Virginia Republican Corey Stewart, the chairman of the Prince William County Board of Supervisors, said Monday he's "seriously considering" a run for Senate in 2012, which would likely pit him against former Sen. George Allen (R-Va.) in a primary.
In an interview Monday on NewsChannel 8, Stewart said he was certain Allen will enter the 2012 race, and admitted that the former senator is the clear frontrunner.
But in an early signal that Stewart may be ready to wage a primary challenge to Allen, he labeled Allen's single term in the Senate as "mediocre" and warned that the former senator shouldn't count on the Republican base to fall in line behind him in two years.
"Sen. Allen was a great governor. He really was," said Stewart. "But his record in the Senate was mediocre. And I don't think that most people in Virginia think of him as a good senator. They think of him as a great governor."
Stewart, who said he plans to make a decision on whether or not to jump in the race within a year, said Allen could find that a lot of his base has "moved on" since his last run in 2006.

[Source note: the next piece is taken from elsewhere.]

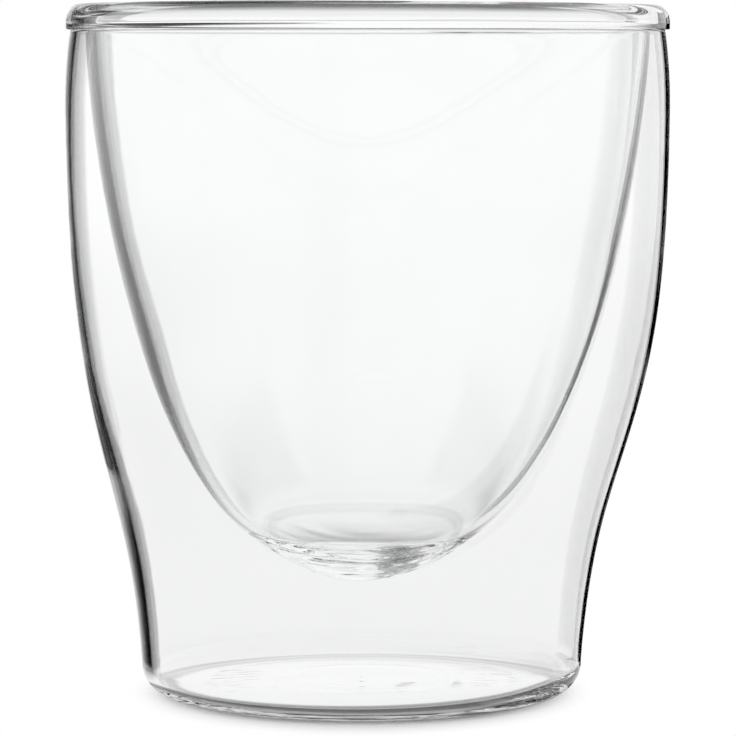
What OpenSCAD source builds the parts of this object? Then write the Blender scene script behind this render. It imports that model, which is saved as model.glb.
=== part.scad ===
// Double walled drinking glass: a round bowl hung inside an outer wall, closed at the rim
// by a fused glass bead and in the middle of the base by a fused glass disc.
// The axis is Z, and the cup stands on Z = 0 with the origin in the middle of its foot.

/* [Outer wall] */
// Height of the whole cup, from its foot to the crest of the rim
height = 100; // [88:1:125]
// Outside diameter at the belly, the widest ring of the outer wall
belly_d = 87.4; // [82:0.2:98]
// How far the belly lies below the ends of the two walls at the rim
belly_drop = 10.8; // [8:0.2:22]
// Outside diameter of the outer wall just above its rounded foot
foot_d = 64.2; // [56:0.2:74]
// Width of the foot's rounding, seen from the side
foot_round_w = 4.6; // [3:0.2:6]
// Height of the foot's rounding
foot_round_h = 4.4; // [3.6:0.2:7]
// Thickness of the outer wall
wall_t = 1; // [0.8:0.05:1.6]
// How far the outer wall draws in between the belly and the rim, on the radius
neck_in = 0.75; // [0.2:0.05:1.6]

/* [Base] */
// Thickness of the base
base_t = 1.5; // [1:0.1:2.4]
// Width of the flat ring that the cup stands on
rest_w = 3; // [1.6:0.2:4]
// Height of the shallow hollow under the base, inside that ring
hollow_h = 0.6; // [0.3:0.1:1.2]
// Diameter of the fused disc that closes the middle of the base
seal_d = 25; // [12:1:30]
// How far the disc crowns above the base inside the cup
seal_crown = 0.3; // [0.1:0.1:0.8]

/* [Bowl] */
// Air gap between the two walls at the rim
rim_gap = 1.2; // [0.8:0.1:2.4]
// Thickness of the bowl's wall at its thickest ring, below the mouth
bowl_t = 1.6; // [1.4:0.1:2.2]
// Thickness of the bowl's wall at the mouth
bowl_mouth_t = 1.5; // [1.2:0.1:1.8]
// Thickness of the bowl's wall low down, just outside its thick bottom
bowl_low_t = 0.9; // [0.8:0.05:1.4]
// Thickness of the bowl in the middle of its bottom
bowl_bottom_t = 3.5; // [2.4:0.1:4.4]
// Diameter of the thickened part of the bowl's bottom
bowl_thick_d = 34; // [20:1:38]
// Air space between the base and the bottom of the bowl
under_gap = 14.4; // [8:0.4:24]

/* [Rim] */
// Height of the fused bead above the ends of the two walls
rim_h = 3.7; // [3:0.1:6]
// How far the bead stands out past the outer wall
lip_out = 0.65; // [0.3:0.05:1]
// Height of the upright band round the outside of the bead
lip_band_h = 1.1; // [0.6:0.1:1.8]
// Rounding of the lip's lower edge
lip_round = 0.25; // [0.1:0.05:0.3]
// How far the air gap arches up into the bead
gap_arch_h = 0.8; // [0.3:0.1:1]

/* [Hidden] */
clear_glass = [0.86, 0.91, 0.92, 0.45];
$fn = 160;

// Steps along a long curve, a short arc and a shallow dome
curve_steps = 44;
arc_steps = 10;
dome_steps = 8;
quarter_turn = 90;
half_turn = 180;

// The outer wall's curve leaves the foot leaning out by lean_share of its rise, and is pulled
// along that line and down from the belly by these shares of the distance between the two.
lean_share = 0.071;
foot_pull_share = 0.405;
belly_pull_share = 0.626;

// Powers that shape the bowl: the first draws its sides in, the second rounds its bottom.
taper_power = 1.41;
bottom_power = 3.02;

// Where the bowl's thickest ring lies, as a share of its depth
thickest_share = 0.4;

// Where the crest of the rim lies across the bead, as a share of its width
crest_share = 0.49;

belly_r = belly_d / 2;
foot_r = foot_d / 2;
contact_r = foot_r - foot_round_w;
hollow_r = contact_r - rest_w;
seal_r = seal_d / 2;
seat_z = height - rim_h;
belly_z = seat_z - belly_drop;
neck_r = belly_r - neck_in;
shell_top_r = neck_r - wall_t;
bowl_top_r = shell_top_r - rim_gap;
mouth_r = bowl_top_r - bowl_mouth_t;
lip_r = neck_r + lip_out;
crest_r = mouth_r + crest_share * (lip_r - mouth_r);
band_top_z = seat_z + lip_band_h;
bowl_under_z = base_t + hollow_h + seal_crown + under_gap;
bowl_floor_z = bowl_under_z + bowl_bottom_t;
bowl_depth = seat_z - bowl_floor_z;
bowl_thick_r = bowl_thick_d / 2;

// Point at share t of the curve that four control points steer
function steered(a, b, c, d, t) =
    pow(1 - t, 3) * a + 3 * pow(1 - t, 2) * t * b + 3 * (1 - t) * t * t * c + pow(t, 3) * d;

// Points of part of an ellipse about a centre, from one angle to another
function arc(centre, rx, rz, from, to, steps) =
    [for (i = [0 : steps]) let (a = from + (to - from) * i / steps)
        [centre[0] + rx * cos(a), centre[1] + rz * sin(a)]];

// Unit vector square to the line at point i, on the left of its run
function side(line, i) =
    let (a = line[max(i - 1, 0)], b = line[min(i + 1, len(line) - 1)], run = b - a)
        [-run[1], run[0]] / norm(run);

// The items of a list between two places, both counted in
function slice(list, from, to) = [for (i = [from : to]) list[i]];

function reversed(list) = [for (i = [len(list) - 1 : -1 : 0]) list[i]];

// Rise of the shallow dome in the middle of the base, at radius r
function hollow_at(r) = hollow_h * (1 - pow(r / hollow_r, 2));

// Line across that dome, lifted by the height given, from the seal out to the flat ring
function dome_line(lift) =
    [for (i = [0 : dome_steps]) let (r = seal_r + (hollow_r - seal_r) * i / dome_steps)
        [r, hollow_at(r) + lift]];

// Outside of the outer wall, from the flat ring at the foot up to the rim bead
foot_line = arc([contact_r, foot_round_h], foot_round_w, foot_round_h, -quarter_turn, 0, arc_steps);
wall_rise = belly_z - foot_round_h;
wall_line = [for (i = [1 : curve_steps]) steered(
    [foot_r, foot_round_h],
    [foot_r + lean_share * foot_pull_share * wall_rise, foot_round_h + foot_pull_share * wall_rise],
    [belly_r, belly_z - belly_pull_share * wall_rise],
    [belly_r, belly_z],
    i / curve_steps)];
neck_line = [for (i = [1 : arc_steps]) let (u = i / arc_steps)
    [belly_r - neck_in * u * u, belly_z + belly_drop * u]];
outside = concat(foot_line, wall_line, neck_line);

// Inside of the outer wall: the outside moved in by the thickness, which runs from that of
// the base to that of the wall round the foot's rounding.
function shell_t(i) = base_t + (wall_t - base_t) * min(i / arc_steps, 1);
inside = [for (i = [1 : len(outside) - 2]) outside[i] + shell_t(i) * side(outside, i)];

// Inside of the bowl, from the rim down to the middle of its bottom
bowl_line = [for (i = [0 : curve_steps]) let (a = quarter_turn * i / curve_steps)
    [mouth_r * pow(cos(a), 2 / bottom_power), seat_z - bowl_depth * pow(sin(a), 2 / taper_power)]];

// Thickness of the bowl's wall at a share of its depth: it grows to the thickest ring, then
// thins towards the bottom.
function wall_t_at(share) = share < thickest_share
    ? bowl_mouth_t + (bowl_t - bowl_mouth_t) * sin(quarter_turn * share / thickest_share)
    : bowl_low_t + (bowl_t - bowl_low_t)
        * pow(cos(quarter_turn * (share - thickest_share) / (1 - thickest_share)), 2);

// What the thick bottom adds to that at radius r
function bottom_t_at(r) =
    (bowl_bottom_t - bowl_low_t) * pow(max(1 - pow(r / bowl_thick_r, 2), 0), 2);

// Outside of the bowl: the inside moved out by both
function bowl_t_at(p) = wall_t_at((seat_z - p[1]) / bowl_depth) + bottom_t_at(p[0]);
bowl_back = [for (i = [1 : curve_steps - 1])
    bowl_line[i] + bowl_t_at(bowl_line[i]) * side(bowl_line, i)];

// Outer wall with its rounded foot and base, open in the middle of the base
module outer_shell() {
    color(clear_glass)
        rotate_extrude()
            polygon(concat(
                dome_line(0),
                outside,
                [[shell_top_r, seat_z]],
                reversed(inside),
                [[contact_r, base_t]],
                reversed(dome_line(base_t))));
}

// Bowl that holds the drink
module inner_bowl() {
    color(clear_glass)
        rotate_extrude()
            polygon(concat(
                slice(bowl_line, 0, curve_steps - 1),
                [[0, bowl_floor_z], [0, bowl_under_z]],
                reversed(bowl_back),
                [[bowl_top_r, seat_z]]));
}

// Bead that joins the two walls at the rim and closes the air gap between them
module rim_bead() {
    gap_mid_r = (bowl_top_r + shell_top_r) / 2;
    crest_rise = height - band_top_z;
    color(clear_glass)
        rotate_extrude()
            polygon(concat(
                [[mouth_r, seat_z]],
                arc([gap_mid_r, seat_z], rim_gap / 2, gap_arch_h, half_turn, 0, arc_steps),
                [[neck_r, seat_z]],
                arc([lip_r - lip_round, seat_z + lip_round], lip_round, lip_round,
                    -quarter_turn, 0, arc_steps),
                arc([crest_r, band_top_z], lip_r - crest_r, crest_rise, 0, quarter_turn, arc_steps),
                slice(arc([crest_r, band_top_z], crest_r - mouth_r, crest_rise,
                    quarter_turn, half_turn, arc_steps), 1, arc_steps)));
}

// Disc fused into the base, where the space between the walls was closed last
module base_seal() {
    function crown_at(r) = seal_crown * (1 - pow(r / seal_r, 2));
    rim_to_axis = [for (i = [dome_steps : -1 : 0]) seal_r * i / dome_steps];
    color(clear_glass)
        rotate_extrude()
            polygon(concat(
                [for (r = reversed(rim_to_axis)) [r, hollow_at(r)]],
                [for (r = rim_to_axis) [r, hollow_at(r) + base_t + crown_at(r)]]));
}

outer_shell();
inner_bowl();
rim_bead();
base_seal();
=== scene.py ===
import math

import bpy
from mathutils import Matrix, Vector, noise


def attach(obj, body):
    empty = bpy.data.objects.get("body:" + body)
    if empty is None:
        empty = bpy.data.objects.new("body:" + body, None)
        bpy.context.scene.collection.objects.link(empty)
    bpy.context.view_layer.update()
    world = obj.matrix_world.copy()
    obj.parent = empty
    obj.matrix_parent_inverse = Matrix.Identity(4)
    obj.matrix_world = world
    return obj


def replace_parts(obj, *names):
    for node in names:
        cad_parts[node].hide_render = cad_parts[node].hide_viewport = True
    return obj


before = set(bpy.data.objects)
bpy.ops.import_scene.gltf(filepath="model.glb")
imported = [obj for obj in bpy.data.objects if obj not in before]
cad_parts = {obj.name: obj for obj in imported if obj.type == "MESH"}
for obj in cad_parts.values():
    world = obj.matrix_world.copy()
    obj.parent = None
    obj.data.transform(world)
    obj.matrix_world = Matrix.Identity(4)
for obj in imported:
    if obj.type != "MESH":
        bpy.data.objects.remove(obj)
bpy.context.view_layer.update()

# Sizes of the cup in metres, as in the part's source. Its outer wall:
MM = 0.001
HEIGHT = 100 * MM
BELLY_R = 43.7 * MM
BELLY_DROP = 10.8 * MM
FOOT_R = 32.1 * MM
FOOT_ROUND_W = 4.6 * MM
FOOT_ROUND_H = 4.4 * MM
WALL_T = 1 * MM
NECK_IN = 0.75 * MM
# Its base, with the hollow inside the ring it rests on, and the fused disc
BASE_T = 1.5 * MM
REST_W = 3 * MM
HOLLOW_H = 0.6 * MM
SEAL_R = 12.5 * MM
SEAL_CROWN = 0.3 * MM
# Its bowl, the gap between the walls at the rim, and the air space under the bowl
RIM_GAP = 1.2 * MM
BOWL_T = 1.6 * MM
BOWL_MOUTH_T = 1.5 * MM
BOWL_LOW_T = 0.9 * MM
BOWL_BOTTOM_T = 3.5 * MM
BOWL_THICK_R = 17 * MM
UNDER_GAP = 14.4 * MM
# Its rim bead, which stands out in an upright band, and the arch of the gap inside it
RIM_H = 3.7 * MM
LIP_OUT = 0.65 * MM
LIP_BAND_H = 1.1 * MM
LIP_ROUND = 0.25 * MM
GAP_ARCH_H = 0.8 * MM
# How the outer wall's curve leaves the foot and is pulled at both ends, the powers of the
# bowl's curve, and where its thickest ring and the crest of the rim lie
LEAN_SHARE = 0.071
FOOT_PULL_SHARE = 0.405
BELLY_PULL_SHARE = 0.626
TAPER_POWER = 1.41
BOTTOM_POWER = 3.02
THICKEST_SHARE = 0.4
CREST_SHARE = 0.49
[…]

"He's going to have a tough time," Stewart concluded.
Earlier this month, the state GOP opted for a primary over a party convention to choose their Senate nominee in 2012 — a move that was widely seen as a tacit endorsement of Allen. The former senator's high name recognition and strong fundraising ability make him the prohibitive favorite in a primary.
A convention process, which the party used in both 2008 and 2009, would offer a lesser-known or more staunchly conservative candidate greater ability to make a run at Allen by piecing together enough support among party insiders to capture the nomination.
Stewart's warning echoes what former Rep. Tom Davis (R-Va.) said last week — a primary helps Allen initially, but it's no slam dunk.
"There are a lot of variables to this thing," said Davis, who decided to forgo a Senate bid in 2008 after party insiders decided against holding a primary. Former Gov. Jim Gilmore (R-Va.) became the nominee and lost badly to Sen. Mark Warner (D-Va.).
"Initially, it definitely helps Allen," Davis said, noting that it immediately discourages some long-shot candidates from even waging a bid. "But a year is an eternity in politics and this thing hasn't even started to develop yet."